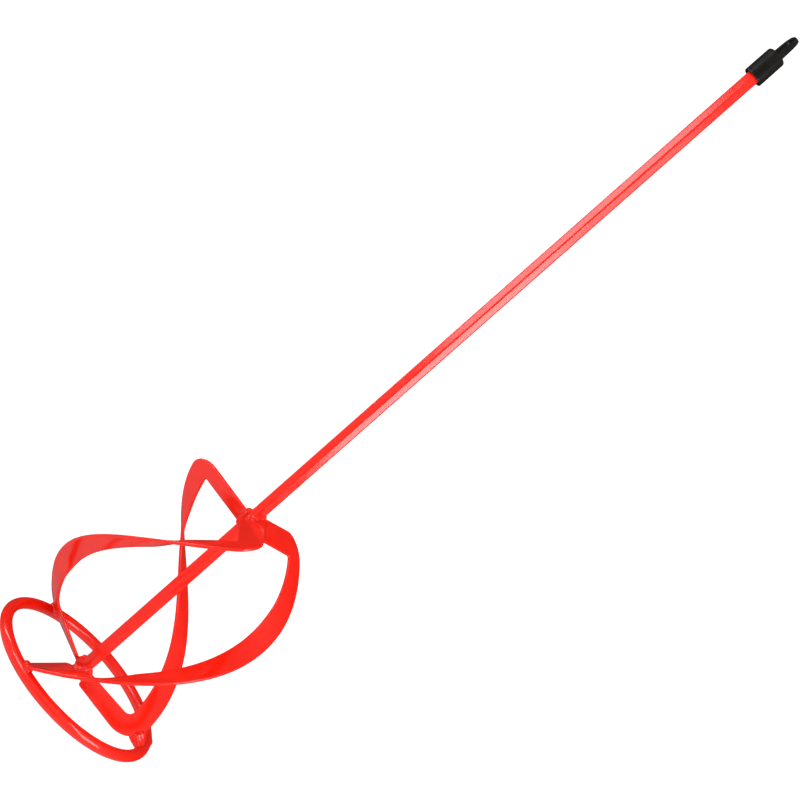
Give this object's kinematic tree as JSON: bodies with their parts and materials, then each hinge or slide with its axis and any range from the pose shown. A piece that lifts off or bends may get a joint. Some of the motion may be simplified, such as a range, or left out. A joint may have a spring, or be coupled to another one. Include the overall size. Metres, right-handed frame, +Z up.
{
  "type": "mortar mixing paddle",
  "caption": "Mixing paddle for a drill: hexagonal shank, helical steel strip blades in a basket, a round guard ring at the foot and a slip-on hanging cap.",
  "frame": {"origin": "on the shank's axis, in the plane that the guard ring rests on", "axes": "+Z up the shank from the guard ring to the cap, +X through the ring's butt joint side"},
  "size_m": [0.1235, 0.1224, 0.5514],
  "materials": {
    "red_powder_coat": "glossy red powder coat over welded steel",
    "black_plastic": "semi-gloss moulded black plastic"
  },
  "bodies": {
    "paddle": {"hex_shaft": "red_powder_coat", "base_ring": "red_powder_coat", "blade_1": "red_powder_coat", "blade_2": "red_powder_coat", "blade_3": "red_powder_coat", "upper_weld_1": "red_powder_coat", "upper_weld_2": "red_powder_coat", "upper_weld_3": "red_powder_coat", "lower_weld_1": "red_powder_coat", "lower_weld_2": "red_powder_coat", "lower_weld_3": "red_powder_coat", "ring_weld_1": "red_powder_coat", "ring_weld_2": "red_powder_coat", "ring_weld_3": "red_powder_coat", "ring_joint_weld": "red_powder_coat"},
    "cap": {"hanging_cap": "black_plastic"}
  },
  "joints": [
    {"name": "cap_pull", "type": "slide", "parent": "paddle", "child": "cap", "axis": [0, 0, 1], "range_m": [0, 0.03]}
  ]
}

##############################

Request → Locate all lines holding the word "materials", then copy them out.

Answer below →
Give this object's kinematic tree as JSON: bodies with their parts and materials, then each hinge or slide with its axis and any range from the pose shown. A piece that lifts off or bends may get a joint. Some of the motion may be simplified, such as a range, or left out. A joint may have a spring, or be coupled to another one. Include the overall size. Metres, right-handed frame, +Z up.
  "materials": {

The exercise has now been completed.